## [WHAT THE EXERCISE ASKS]
Everything from the line containing "0, True, RED)" through the line containing "# running stitch" should be repeated exactly, and nothing else from the data.

## [RAW DATA]
>>>

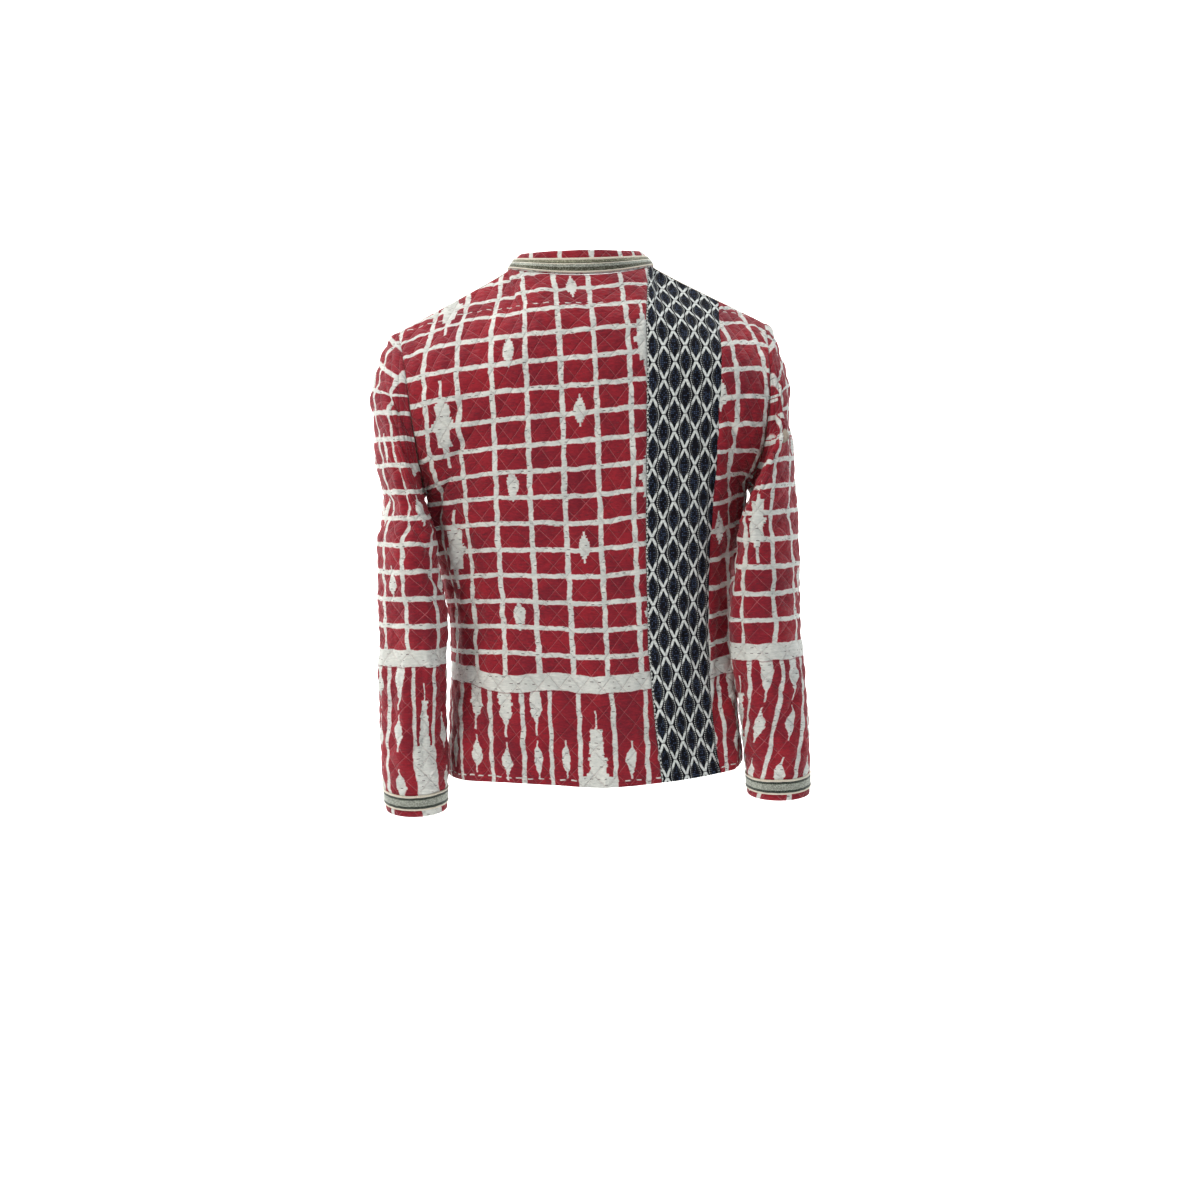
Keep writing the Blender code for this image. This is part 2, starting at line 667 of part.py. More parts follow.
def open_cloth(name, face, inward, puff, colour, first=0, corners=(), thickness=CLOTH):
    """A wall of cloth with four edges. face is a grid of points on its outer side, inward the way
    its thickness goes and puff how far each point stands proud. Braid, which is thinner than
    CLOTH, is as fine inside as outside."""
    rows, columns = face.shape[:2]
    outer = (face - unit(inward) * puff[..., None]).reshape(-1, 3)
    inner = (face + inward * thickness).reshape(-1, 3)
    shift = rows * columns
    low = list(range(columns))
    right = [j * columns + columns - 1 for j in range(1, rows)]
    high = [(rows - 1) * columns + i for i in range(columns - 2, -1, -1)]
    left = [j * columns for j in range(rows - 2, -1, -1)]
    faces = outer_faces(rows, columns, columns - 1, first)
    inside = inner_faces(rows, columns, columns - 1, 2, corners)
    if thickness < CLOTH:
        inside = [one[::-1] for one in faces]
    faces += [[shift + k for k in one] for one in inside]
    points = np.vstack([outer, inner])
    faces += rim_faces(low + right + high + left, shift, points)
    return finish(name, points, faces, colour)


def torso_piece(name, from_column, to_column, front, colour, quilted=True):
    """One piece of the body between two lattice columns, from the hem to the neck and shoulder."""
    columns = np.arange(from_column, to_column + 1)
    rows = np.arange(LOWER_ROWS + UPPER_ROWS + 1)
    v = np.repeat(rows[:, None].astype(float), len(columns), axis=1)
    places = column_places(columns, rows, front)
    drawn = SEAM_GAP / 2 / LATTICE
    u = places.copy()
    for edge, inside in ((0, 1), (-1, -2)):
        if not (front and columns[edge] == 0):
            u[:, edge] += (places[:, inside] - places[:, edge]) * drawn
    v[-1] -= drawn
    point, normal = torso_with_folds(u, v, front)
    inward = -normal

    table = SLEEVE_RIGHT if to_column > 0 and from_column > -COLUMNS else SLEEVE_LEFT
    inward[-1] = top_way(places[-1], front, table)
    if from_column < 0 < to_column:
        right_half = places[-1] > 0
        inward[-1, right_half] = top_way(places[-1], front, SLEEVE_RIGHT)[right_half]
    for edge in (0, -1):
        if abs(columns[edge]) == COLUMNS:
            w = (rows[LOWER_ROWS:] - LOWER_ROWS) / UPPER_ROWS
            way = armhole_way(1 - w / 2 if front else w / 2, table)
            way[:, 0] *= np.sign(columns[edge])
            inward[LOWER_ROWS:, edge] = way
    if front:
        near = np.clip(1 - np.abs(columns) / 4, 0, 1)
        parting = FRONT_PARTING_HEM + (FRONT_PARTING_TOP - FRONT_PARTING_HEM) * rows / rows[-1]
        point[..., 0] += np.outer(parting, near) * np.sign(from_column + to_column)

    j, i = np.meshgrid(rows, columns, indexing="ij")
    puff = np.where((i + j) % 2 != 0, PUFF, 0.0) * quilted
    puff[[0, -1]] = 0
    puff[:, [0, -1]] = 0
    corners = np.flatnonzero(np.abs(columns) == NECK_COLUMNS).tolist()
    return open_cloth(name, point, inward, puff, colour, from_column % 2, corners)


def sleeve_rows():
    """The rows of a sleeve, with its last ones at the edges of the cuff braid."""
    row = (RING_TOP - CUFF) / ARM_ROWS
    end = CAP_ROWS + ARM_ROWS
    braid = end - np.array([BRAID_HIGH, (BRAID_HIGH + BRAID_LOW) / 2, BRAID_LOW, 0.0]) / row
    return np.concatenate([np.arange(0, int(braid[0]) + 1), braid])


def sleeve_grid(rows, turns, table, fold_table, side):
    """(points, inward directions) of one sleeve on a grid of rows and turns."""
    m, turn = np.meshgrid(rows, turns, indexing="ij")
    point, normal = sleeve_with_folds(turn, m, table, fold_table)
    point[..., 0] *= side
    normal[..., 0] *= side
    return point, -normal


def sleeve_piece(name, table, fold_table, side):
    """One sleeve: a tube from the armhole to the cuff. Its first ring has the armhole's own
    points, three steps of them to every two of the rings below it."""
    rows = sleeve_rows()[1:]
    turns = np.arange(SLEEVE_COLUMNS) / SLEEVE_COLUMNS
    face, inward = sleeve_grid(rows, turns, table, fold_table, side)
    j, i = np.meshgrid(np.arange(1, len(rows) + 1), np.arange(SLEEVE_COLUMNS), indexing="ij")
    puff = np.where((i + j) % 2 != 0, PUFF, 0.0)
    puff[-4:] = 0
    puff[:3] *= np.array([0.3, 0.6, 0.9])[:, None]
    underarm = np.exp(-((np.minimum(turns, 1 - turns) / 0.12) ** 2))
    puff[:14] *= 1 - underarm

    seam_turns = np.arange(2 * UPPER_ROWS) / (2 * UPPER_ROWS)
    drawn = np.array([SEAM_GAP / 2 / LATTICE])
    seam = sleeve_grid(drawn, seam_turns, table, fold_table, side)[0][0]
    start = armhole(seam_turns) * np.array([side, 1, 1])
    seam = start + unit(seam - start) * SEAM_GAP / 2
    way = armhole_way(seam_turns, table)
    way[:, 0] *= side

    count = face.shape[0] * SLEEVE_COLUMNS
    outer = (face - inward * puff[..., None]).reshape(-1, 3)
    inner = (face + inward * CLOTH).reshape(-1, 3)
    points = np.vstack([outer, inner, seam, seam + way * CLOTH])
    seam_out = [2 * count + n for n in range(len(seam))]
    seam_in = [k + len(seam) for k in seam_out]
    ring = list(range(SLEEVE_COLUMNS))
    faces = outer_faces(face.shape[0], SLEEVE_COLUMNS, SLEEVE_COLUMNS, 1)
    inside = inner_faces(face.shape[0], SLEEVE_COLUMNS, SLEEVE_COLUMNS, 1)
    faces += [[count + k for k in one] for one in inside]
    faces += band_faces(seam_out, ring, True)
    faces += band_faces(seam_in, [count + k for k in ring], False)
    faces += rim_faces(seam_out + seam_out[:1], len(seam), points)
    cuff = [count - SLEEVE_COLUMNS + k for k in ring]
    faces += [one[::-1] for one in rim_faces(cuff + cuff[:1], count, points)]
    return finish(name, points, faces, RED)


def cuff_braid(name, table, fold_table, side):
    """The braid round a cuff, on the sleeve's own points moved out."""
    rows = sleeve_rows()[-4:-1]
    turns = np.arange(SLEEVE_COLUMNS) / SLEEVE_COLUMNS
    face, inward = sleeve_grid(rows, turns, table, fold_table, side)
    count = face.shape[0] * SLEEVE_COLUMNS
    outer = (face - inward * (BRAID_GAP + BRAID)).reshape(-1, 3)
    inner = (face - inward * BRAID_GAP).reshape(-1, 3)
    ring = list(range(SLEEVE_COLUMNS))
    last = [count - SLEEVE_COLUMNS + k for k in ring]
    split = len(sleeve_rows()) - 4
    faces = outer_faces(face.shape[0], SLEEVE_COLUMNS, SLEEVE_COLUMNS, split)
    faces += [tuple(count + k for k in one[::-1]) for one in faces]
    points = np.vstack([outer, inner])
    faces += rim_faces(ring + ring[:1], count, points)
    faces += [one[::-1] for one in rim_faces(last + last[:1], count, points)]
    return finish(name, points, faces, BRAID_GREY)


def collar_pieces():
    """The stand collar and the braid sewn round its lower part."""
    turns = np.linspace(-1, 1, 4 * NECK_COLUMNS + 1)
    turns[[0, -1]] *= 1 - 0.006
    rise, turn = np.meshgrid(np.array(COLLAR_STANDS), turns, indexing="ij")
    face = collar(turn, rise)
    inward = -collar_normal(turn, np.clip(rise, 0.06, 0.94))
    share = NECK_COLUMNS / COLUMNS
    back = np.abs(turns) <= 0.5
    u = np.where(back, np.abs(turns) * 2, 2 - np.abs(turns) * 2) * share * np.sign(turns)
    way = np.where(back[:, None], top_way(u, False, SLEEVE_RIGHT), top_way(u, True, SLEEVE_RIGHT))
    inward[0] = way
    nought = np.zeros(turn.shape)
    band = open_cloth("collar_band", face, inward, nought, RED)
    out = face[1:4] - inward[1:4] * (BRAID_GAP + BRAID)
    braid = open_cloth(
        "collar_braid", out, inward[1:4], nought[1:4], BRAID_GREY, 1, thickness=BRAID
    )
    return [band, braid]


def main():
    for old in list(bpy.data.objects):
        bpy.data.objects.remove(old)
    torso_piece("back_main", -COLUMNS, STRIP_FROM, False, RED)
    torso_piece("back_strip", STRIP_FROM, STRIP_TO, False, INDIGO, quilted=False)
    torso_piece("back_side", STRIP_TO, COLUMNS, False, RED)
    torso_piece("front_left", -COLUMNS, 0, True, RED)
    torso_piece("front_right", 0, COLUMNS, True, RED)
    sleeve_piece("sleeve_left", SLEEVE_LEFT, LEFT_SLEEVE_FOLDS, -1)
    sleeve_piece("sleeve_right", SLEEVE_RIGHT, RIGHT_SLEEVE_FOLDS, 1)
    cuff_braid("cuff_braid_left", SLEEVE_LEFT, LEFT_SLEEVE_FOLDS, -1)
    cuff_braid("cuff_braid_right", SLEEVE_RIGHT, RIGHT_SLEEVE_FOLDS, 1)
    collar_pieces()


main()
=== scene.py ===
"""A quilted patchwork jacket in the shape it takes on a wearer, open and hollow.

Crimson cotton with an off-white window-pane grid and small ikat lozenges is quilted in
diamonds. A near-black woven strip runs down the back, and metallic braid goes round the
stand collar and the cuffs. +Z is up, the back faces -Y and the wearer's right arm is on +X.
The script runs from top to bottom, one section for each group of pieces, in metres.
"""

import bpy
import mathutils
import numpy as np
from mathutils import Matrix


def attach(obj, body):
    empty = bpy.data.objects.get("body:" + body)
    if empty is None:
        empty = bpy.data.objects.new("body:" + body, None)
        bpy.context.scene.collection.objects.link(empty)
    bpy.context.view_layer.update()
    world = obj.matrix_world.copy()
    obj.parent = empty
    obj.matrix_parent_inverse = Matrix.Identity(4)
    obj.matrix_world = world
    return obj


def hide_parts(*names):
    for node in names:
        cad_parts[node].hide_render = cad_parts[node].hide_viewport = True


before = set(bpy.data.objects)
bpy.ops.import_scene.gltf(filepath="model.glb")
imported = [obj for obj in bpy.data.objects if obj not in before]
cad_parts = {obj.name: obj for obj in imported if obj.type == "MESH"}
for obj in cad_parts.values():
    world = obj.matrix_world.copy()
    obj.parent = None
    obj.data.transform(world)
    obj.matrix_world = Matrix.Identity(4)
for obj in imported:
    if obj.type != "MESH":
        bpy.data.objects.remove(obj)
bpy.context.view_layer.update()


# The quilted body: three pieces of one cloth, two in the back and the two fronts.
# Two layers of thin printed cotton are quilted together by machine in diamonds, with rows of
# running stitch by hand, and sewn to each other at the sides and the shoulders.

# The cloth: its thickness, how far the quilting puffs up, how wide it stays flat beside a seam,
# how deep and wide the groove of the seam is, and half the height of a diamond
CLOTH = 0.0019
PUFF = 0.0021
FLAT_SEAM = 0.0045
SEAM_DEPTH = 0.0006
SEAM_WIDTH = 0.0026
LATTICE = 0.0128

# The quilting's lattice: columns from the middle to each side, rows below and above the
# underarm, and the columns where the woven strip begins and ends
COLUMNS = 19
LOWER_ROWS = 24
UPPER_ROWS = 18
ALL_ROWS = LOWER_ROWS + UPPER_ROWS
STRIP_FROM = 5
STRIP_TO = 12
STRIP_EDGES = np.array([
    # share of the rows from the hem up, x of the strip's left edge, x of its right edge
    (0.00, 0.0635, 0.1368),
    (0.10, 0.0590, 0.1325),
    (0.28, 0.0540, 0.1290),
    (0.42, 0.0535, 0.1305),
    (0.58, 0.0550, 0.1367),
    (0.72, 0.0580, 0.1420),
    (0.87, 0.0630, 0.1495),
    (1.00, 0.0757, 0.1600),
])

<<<

## [SOLUTION TO THIS EXERCISE]
    torso_piece("front_left", -COLUMNS, 0, True, RED)
    torso_piece("front_right", 0, COLUMNS, True, RED)
    sleeve_piece("sleeve_left", SLEEVE_LEFT, LEFT_SLEEVE_FOLDS, -1)
    sleeve_piece("sleeve_right", SLEEVE_RIGHT, RIGHT_SLEEVE_FOLDS, 1)
    cuff_braid("cuff_braid_left", SLEEVE_LEFT, LEFT_SLEEVE_FOLDS, -1)
    cuff_braid("cuff_braid_right", SLEEVE_RIGHT, RIGHT_SLEEVE_FOLDS, 1)
    collar_pieces()


main()
=== scene.py ===
"""A quilted patchwork jacket in the shape it takes on a wearer, open and hollow.

Crimson cotton with an off-white window-pane grid and small ikat lozenges is quilted in
diamonds. A near-black woven strip runs down the back, and metallic braid goes round the
stand collar and the cuffs. +Z is up, the back faces -Y and the wearer's right arm is on +X.
The script runs from top to bottom, one section for each group of pieces, in metres.
"""

import bpy
import mathutils
import numpy as np
from mathutils import Matrix


def attach(obj, body):
    empty = bpy.data.objects.get("body:" + body)
    if empty is None:
        empty = bpy.data.objects.new("body:" + body, None)
        bpy.context.scene.collection.objects.link(empty)
    bpy.context.view_layer.update()
    world = obj.matrix_world.copy()
    obj.parent = empty
    obj.matrix_parent_inverse = Matrix.Identity(4)
    obj.matrix_world = world
    return obj


def hide_parts(*names):
    for node in names:
        cad_parts[node].hide_render = cad_parts[node].hide_viewport = True


before = set(bpy.data.objects)
bpy.ops.import_scene.gltf(filepath="model.glb")
imported = [obj for obj in bpy.data.objects if obj not in before]
cad_parts = {obj.name: obj for obj in imported if obj.type == "MESH"}
for obj in cad_parts.values():
    world = obj.matrix_world.copy()
    obj.parent = None
    obj.data.transform(world)
    obj.matrix_world = Matrix.Identity(4)
for obj in imported:
    if obj.type != "MESH":
        bpy.data.objects.remove(obj)
bpy.context.view_layer.update()


# The quilted body: three pieces of one cloth, two in the back and the two fronts.
# Two layers of thin printed cotton are quilted together by machine in diamonds, with rows of
# running stitch by hand, and sewn to each other at the sides and the shoulders.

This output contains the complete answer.